SOURCE: Wright Business Technologies

November 20, 2013 17:12 ET

This Is One Business Acronym That Could Destroy Your Business - OMG

Cost Cutting BYOD Practices Invite Hackers, Harvesters, Security Breaches

THE WOODLANDS, TX--(Marketwired - November 20, 2013) - With the explosion of personal communication devices, companies have worked hard to capture the productivity increases they provide. Employees are "always-on, always connected" and often footing the bill for their smart phones, tablets, and service contracts themselves. This Bring Your Own Device (BYOD) model is a cost-cutter's dream. However, for the IT department serving small, mid-size and even greater scaled businesses that must accommodate any and every device that comes to the office -- and still promote a high standard of security and ensure the safety of corporate and customer data -- it is a nightmare. 

In 2012 and 2013, big technology players have been singing the praises of BYOD. Intel declared it had 19,000 BYOD users and a 5 million-hour productivity gain in 2012. Cisco polled thousands of users across six countries in a report delivered in 2013 said 89 percent use BYOD, for 37 minutes in work gained each week and potential savings of $1,300 per year for users.
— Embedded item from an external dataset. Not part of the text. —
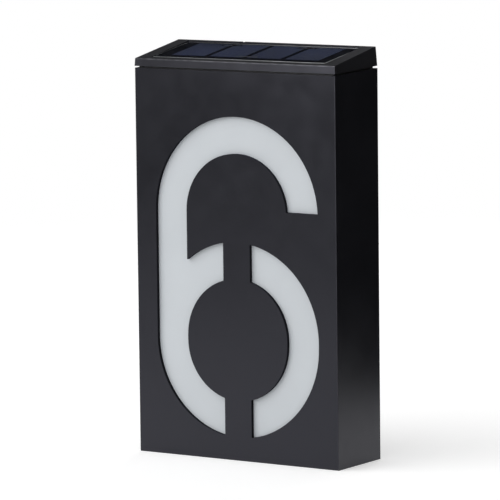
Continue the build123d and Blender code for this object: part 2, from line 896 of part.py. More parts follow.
# ---------------------------------------------------------------- lid
def lid_block():
    """The lid's outer form: drafted sides between the seam and the sloping top."""
    base_z = lid_seam_z(front_y)
    tall = rim_z(back_y) + lid_back_height - base_z
    body = Pos(0, 0, base_z) * extrude(Rectangle(width, depth), tall, taper=lid_draft)
    reach = depth
    over_z = rim_z(back_y + reach) + lid_back_height
    above = [
        (front_y - reach, rim_z(front_y - reach)),
        (back_y + reach, rim_z(back_y + reach)),
        (back_y + reach, over_z),
        (front_y - reach, over_z),
    ]
    below = [
        (front_y - reach, lid_seam_z(front_y - reach)),
        (front_y - reach, base_z - lid_back_height),
        (back_y + reach, base_z - lid_back_height),
        (back_y + reach, lid_seam_z(back_y + reach)),
    ]
    body -= prism_x(above, -width, width)
    return body - prism_x(below, -width, width)


def panel_room():
    """The seat that the solar panel lies in, open upwards."""
    half = panel_width / 2 + panel_gap
    room = block((-half, half), (-panel_gap, panel_length + panel_gap), (0, lid_back_height))
    return panel_place(room)


def lid_cavity():
    """The hollow under the panel's seat, open downwards."""
    front = front_y + lid_cavity_front
    back = back_y - lid_cavity_back

    def ceiling(y):
        return panel_seat_z + math.tan(panel_slope) * (y - panel_y0) - lid_floor

    profile = [
        (front, lid_seam_z(front) - lid_back_height),
        (back, lid_seam_z(back) - lid_back_height),
        (back, ceiling(back)),
        (front, ceiling(front)),
    ]
    half = width / 2 - lid_cavity_side
    return prism_x(profile, -half, half)


def cap_shell():
    """Wedge lid with the panel's seat, a hollow underside and blind holes for its screws."""
    body = fillet(lid_block().edges().group_by(Axis.Z)[-1], lid_edge_radius)
    body -= panel_room()
    body -= lid_cavity()
    for side in (-1, 1):
        for y in lid_screw_y:
            seat_z = seam_z(y - m25_head) - sheet
            top = seat_z + lid_screw_length + thread_clear
            bore = m25_shank + thread_clear
            body -= rod_z(side * lid_screw_x, y, seat_z, top, bore)
    body -= rod_z(0, lead_y, lid_seam_z(lead_y), rim_z(lead_y), lead_hole_radius)
    notch_z = (rim_z(back_y) - drain_depth, rim_z(back_y) + lid_back_height)
    body -= block(about(drain_x, drain_width), (panel_y0 + panel_length, back_y), notch_z)
    return body


def cap_gasket():
    """Rubber neck between box and lid, set in from their faces."""
    outer_y = depth / 2 - neck_inset
    outer_x = width / 2 - neck_inset

    def slab(reach_x, reach_y):
        profile = [
            (-reach_y, seam_z(-reach_y)),
            (reach_y, seam_z(reach_y)),
            (reach_y, lid_seam_z(reach_y)),
            (-reach_y, lid_seam_z(-reach_y)),
        ]
        return prism_x(profile, -reach_x, reach_x)

    ring = slab(outer_x, outer_y)
    ring -= block(
        about(0, 2 * (outer_x - neck_width)),
        about(0, 2 * (outer_y - neck_width)),
        (front_height - sheet, front_height + lid_back_height),
    )
    for side in (-1, 1):
        for y in lid_screw_y:
            ring -= rod_z(
                side * lid_screw_x, y, seam_z(y) - sheet, seam_z(y) + 2 * sheet, m25_shank + hole_clear
            )
    return ring


def cap_screws():
    """Four screws from inside the box up into the lid."""
    one = FACING_DOWN * screw(m25_shank, m25_head, m25_head_height, lid_screw_length)
    return grouped(
        [
            Pos(side * lid_screw_x, y, seam_z(y - m25_head) - sheet) * one
            for side in (-1, 1)
            for y in lid_screw_y
        ]
    )


def lead_grommet():
    """Rubber ring in the top wall's wire hole, with a lip above and below."""
    bore = lead_hole_radius - grommet_wall
    lip = lead_hole_radius + grommet_lip
    low = seam_z(lead_y - lip) - sheet
    high = seam_z(lead_y + lip)
    neck = rod_z(0, lead_y, low, high, lead_hole_radius - thread_clear)
    lips = rod_z(0, lead_y, high, high + grommet_lip / 2, lip)
    lips += rod_z(0, lead_y, low - grommet_lip, low, lip)
    return neck + lips - rod_z(0, lead_y, low - grommet_lip, high + grommet_lip, bore)


# ---------------------------------------------------------------- solar panel
backing_z = adhesive_thick
cells_z = backing_z + backing_thick
cover_z = cells_z + cell_space


def panel_slab(x, y, z):
    """A block in the panel's own frame, placed in the lid."""
    return panel_place(block(x, y, z))


def panel_adhesive():
    """Bonding pad under the carrier board, with a hole for the wires."""
    half = panel_width / 2 - adhesive_inset
    pad = block((-half, half), (adhesive_inset, panel_length - adhesive_inset), (0, backing_z))
    hole_y = (lead_y - panel_y0) / math.cos(panel_slope)
    return panel_place(pad - rod_z(0, hole_y, -1, backing_z + 1, lead_hole_radius + grommet_wall))


def solar_backing():
    """Black carrier board of the solar panel."""
    return panel_slab(about(0, panel_width), (0, panel_length), (backing_z, cells_z))


def solar_cell_middles():
    """The cells' middles on X."""
    first = -panel_width / 2 + solar_left_margin + solar_cell_width / 2
    return [first + number * solar_cell_pitch for number in range(solar_cell_count)]


def solar_cell_span():
    """The cells' limits along the slope."""
    return (solar_front_margin, panel_length - solar_back_margin)


def solar_cells():
    """Four cells on the carrier board."""
    span = solar_cell_span()
    top = cells_z + solar_cell_thick
    return grouped(
        [panel_slab(about(x, solar_cell_width), span, (cells_z, top)) for x in solar_cell_middles()]
    )


def cell_ribbons():
    """Tinned strips across the gaps, at the front and the rear of the cells in turn."""
    low, high = solar_cell_span()
    bottom = cells_z + solar_cell_thick
    middles = solar_cell_middles()
    strips = []
    for number, (left, right) in enumerate(zip(middles, middles[1:])):
        y = low + ribbon_inset if number % 2 else high - ribbon_inset
        gap_x = (left + right) / 2
        span = solar_cell_gap + 2 * ribbon_reach
        strips.append(
            panel_slab(about(gap_x, span), about(y, ribbon_width), (bottom, bottom + ribbon_thick))
        )
    return grouped(strips)


def solar_cover():
    """Clear plate over the cells, with a rim down to the carrier board."""
    plate = block(about(0, panel_width), (0, panel_length), (cells_z, cover_z + cover_thick))
    room = block(
        about(0, panel_width - 2 * cover_rim),
        (cover_rim, panel_length - cover_rim),
        (cells_z, cover_z),
    )
    return panel_place(plate - room)


# ---------------------------------------------------------------- wires
def wire(points, bend):
    """A round wire along straight runs with rounded corners."""
    path = FilletPolyline(*points, radius=bend)
    section = Plane(origin=path @ 0, z_dir=path % 0) * Circle(wire_radius)
    return sweep(section, path=path)


def solar_lead(side):
    """One wire from the solar panel down to the control board's upper socket."""
    x = side * wire_pitch / 2
    board_top = board_z + board_height / 2
    near_y = lead_y - wire_radius
    start_z = panel_seat_z + math.tan(panel_slope) * (near_y - panel_y0)
    start_z += adhesive_thick / math.cos(panel_slope)
    low_z = seam_z(lead_y) - sheet - lead_bend
    points = [
        (x, lead_y, start_z),
        (x, lead_y, low_z),
        (x, plug_y, low_z - 2 * lead_bend),
        (x, plug_y, board_top),
    ]
    return wire(points, lead_bend)


def battery_lead(side):
    """One wire from a contact's tail up to the control board's lower socket."""
    mouth_z = board_z - board_height / 2
    tail_x = side * (pocket_length / 2 - contact_thick - wire_radius)
    tail_z = battery_z + pocket_height / 2 + pocket_wall + contact_tail_out / 2
    middle_z = (tail_z + mouth_z) / 2
    points = [
        (tail_x, cell_y, tail_z),
        (tail_x, cell_y, middle_z - tight_bend),
        (side * wire_pitch / 2, plug_y, middle_z + tight_bend),
        (side * wire_pitch / 2, plug_y, mouth_z),
    ]
    return wire(points, tight_bend)


def led_lead(side):
    """One wire from the LED board's rear, through the tray's window, to the side socket."""
    z = board_z + side * wire_pitch / 2
    mouth_x = board_width / 2
    points = [(led_window_x, tray_floor_y, z), (led_window_x, plug_y, z), (mouth_x, plug_y, z)]
    return wire(points, tight_bend)


# ---------------------------------------------------------------- export
PIECES = {
    "housing_shell": housing_shell(),
    "cover_posts": cover_posts(),
    "tray_posts": tray_posts(),
    "diffuser_panel": diffuser_panel(),
    "diffuser_gasket": diffuser_gasket(),
    "reflector_tray": reflector_tray(),
    "tray_screws": tray_screws(),
    "led_board": led_board(),
    "led_lamps": led_lamps(),
    "led_board_screws": led_board_screws(),
    "led_lead_plus": led_lead(1),
    "led_lead_minus": led_lead(-1),
    "rear_cover": rear_cover(),
    "rear_seal": rear_seal(),
    "rear_cover_screws": rear_cover_screws(),
    "control_board": control_board(),
    "control_board_screws": control_board_screws(),
    "driver_chip": driver_chip(),
    "choke_coil": choke_coil(),
    "filter_capacitor": filter_capacitor(),
    "wire_headers": wire_headers(),
    "wire_plugs": wire_plugs(),
    "switch_body": switch_body(),
    "switch_knob": switch_knob(),
    "battery_cell": battery_cell(),
    "battery_contact_plus": contact(1),
    "battery_contact_minus": contact(-1),
    "battery_spring": battery_spring(),
    "battery_lead_plus": battery_lead(1),
    "battery_lead_minus": battery_lead(-1),
    "battery_door": battery_door(),
    "battery_door_seal": battery_door_seal(),
    "battery_door_screws": battery_door_screws(),
    "cap_shell": cap_shell(),
    "cap_gasket": cap_gasket(),
    "cap_screws": cap_screws(),
    "lead_grommet": lead_grommet(),
    "solar_lead_plus": solar_lead(1),
    "solar_lead_minus": solar_lead(-1),
    "panel_adhesive": panel_adhesive(),
    "solar_backing": solar_backing(),
    "solar_cells": solar_cells(),
    "cell_ribbons": cell_ribbons(),
    "solar_cover": solar_cover(),
}

os.makedirs("parts", exist_ok=True)
for name, shape in PIECES.items():
    export_step(shape, f"parts/{name}.step")
    print(name)
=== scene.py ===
"""Looks of a solar house number light: its finishes, its fine pieces and a plain studio.

Metres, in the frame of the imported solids: X to the right seen from the front, Y towards the
wall, Z up.
"""

import logging
import math
from dataclasses import dataclass, field
from enum import Enum
from functools import partial, reduce
from itertools import product
from typing import Any, Callable, ClassVar, Sequence

import bmesh
import bpy
import numpy as np
from mathutils import Matrix, Vector


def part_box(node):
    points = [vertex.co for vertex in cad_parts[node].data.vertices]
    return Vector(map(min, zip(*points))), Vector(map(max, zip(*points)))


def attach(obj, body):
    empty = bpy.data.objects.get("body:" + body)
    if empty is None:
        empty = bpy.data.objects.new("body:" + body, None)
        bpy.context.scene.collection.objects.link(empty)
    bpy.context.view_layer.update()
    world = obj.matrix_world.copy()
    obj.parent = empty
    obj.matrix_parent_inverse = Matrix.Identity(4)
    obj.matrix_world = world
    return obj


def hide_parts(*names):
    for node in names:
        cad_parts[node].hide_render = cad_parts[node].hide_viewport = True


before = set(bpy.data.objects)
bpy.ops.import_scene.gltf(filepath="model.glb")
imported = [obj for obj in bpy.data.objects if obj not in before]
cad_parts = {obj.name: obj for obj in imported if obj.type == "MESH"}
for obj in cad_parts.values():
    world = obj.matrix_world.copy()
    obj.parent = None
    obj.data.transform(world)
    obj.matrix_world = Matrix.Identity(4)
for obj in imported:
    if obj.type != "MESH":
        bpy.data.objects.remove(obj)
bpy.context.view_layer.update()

MM = 0.001
MERGE_DISTANCE = 1e-7
SHARP_ANGLE = math.radians(38)
UPWARD = 0.5
WHITE = (1.0, 1.0, 1.0)
BLACK = (0.0, 0.0, 0.0)
DUST = (0.30, 0.29, 0.27)
DUST_ROUGHNESS = 0.4
STREAK_STRETCH = 14
# Waves per metre
EDGE_BREAKUP_WAVES = 260.0
DUST_PATCH_WAVES = 90.0
DUST_SPECK_WAVES = 2200.0

Colour = tuple[float, float, float]
Point = tuple[float, float, float]
Box = tuple[Vector, Vector]
Node = bpy.types.Node
Socket = bpy.types.NodeSocket
Sockets = dict[str, Socket]
log = logging.getLogger("house_number_light")


class Body(str, Enum):
    """The bodies that a piece can ride on."""

    SIGN = "sign_body"
    DOOR = "battery_door"
    KNOB = "switch_knob"


class Relief(Enum):
    """Small-scale surface reliefs, each a node group that puts out a height."""

    ORANGE_PEEL = "orange_peel"
    SPARK_GRAIN = "spark_grain"
    BRUSHED = "brushed"
    SOFT_GRAIN = "soft_grain"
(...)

BYOD feels inevitable for its ability to broaden worker's easy access to their projects wherever and whenever they want, in the way they want it.

Security professionals have spent 2013 playing a dizzying game of catch up. Coming from a standard where employees were issued a corporate laptop full of passwords and firewall protections, told not to conduct personal matters on it, and directed to head to their IT department for new applications and updates, the BYOD model is fraught with peril.

"Nobody wants to find themselves on the front page of the newspaper for losing client data," says Stephen Wright, president of Wright Business Technologies, a corporate IT-solutions provider in Houston, Tex. "You have a health care staff member with a spreadsheet of patient transactions on a smart phone or tablet because they're doing a performance analysis. For whatever reason, they leave it at a restaurant, or taxi cab and suddenly whoever finds it has private patient data such as medical history, social security numbers, or simply company data such as bank account numbers, employee data, etc. This is happening."

IT departments prove their worth through successful planning and network implementation. Workers who bring devices from home turn that model upside-down, downloading cheapie apps, keeping a list of corporate and personal passwords on their smart phones, and mingling corporate and personal data by design.

"A lot of people say, 'I have nothing to hide, I don't need any of this stuff protected,'" Wright says. "In today's society everybody has something to hide. Employee data, Client Data, Healthcare data, credit card info, etc. You may think you have nothing to hide, but you have much more than you realize". Emails with salaries or spreadsheets with company financials can be accessed by employees with the right motivation and easy access to coworker's devices, for example. 

A few basic IT solutions can bring peace of mind to company executives while allowing employees to pursue those productivity gains. Passwords alone would be an upgrade for many phone users who think of their phones as personal accessories, rather than gateways to corporate information. Ideally, a comprehensive Mobile Device Management (MDM) strategy would be implemented.

Mobile Device Management allows the business to maintain security for the business by forcing policies onto the device such as password and other security requirements. In many cases, MDM can segregate Corporate applications and data from the personal data adding another level or protection as well such as the ability to wipe the device clean if needed.

While BYOD can offer cost reductions for business, if done improperly, the risks far outweigh the savings. But Wright insists, "With smart policies and management, organizations can benefit from the BYOD model and still avoid the risks."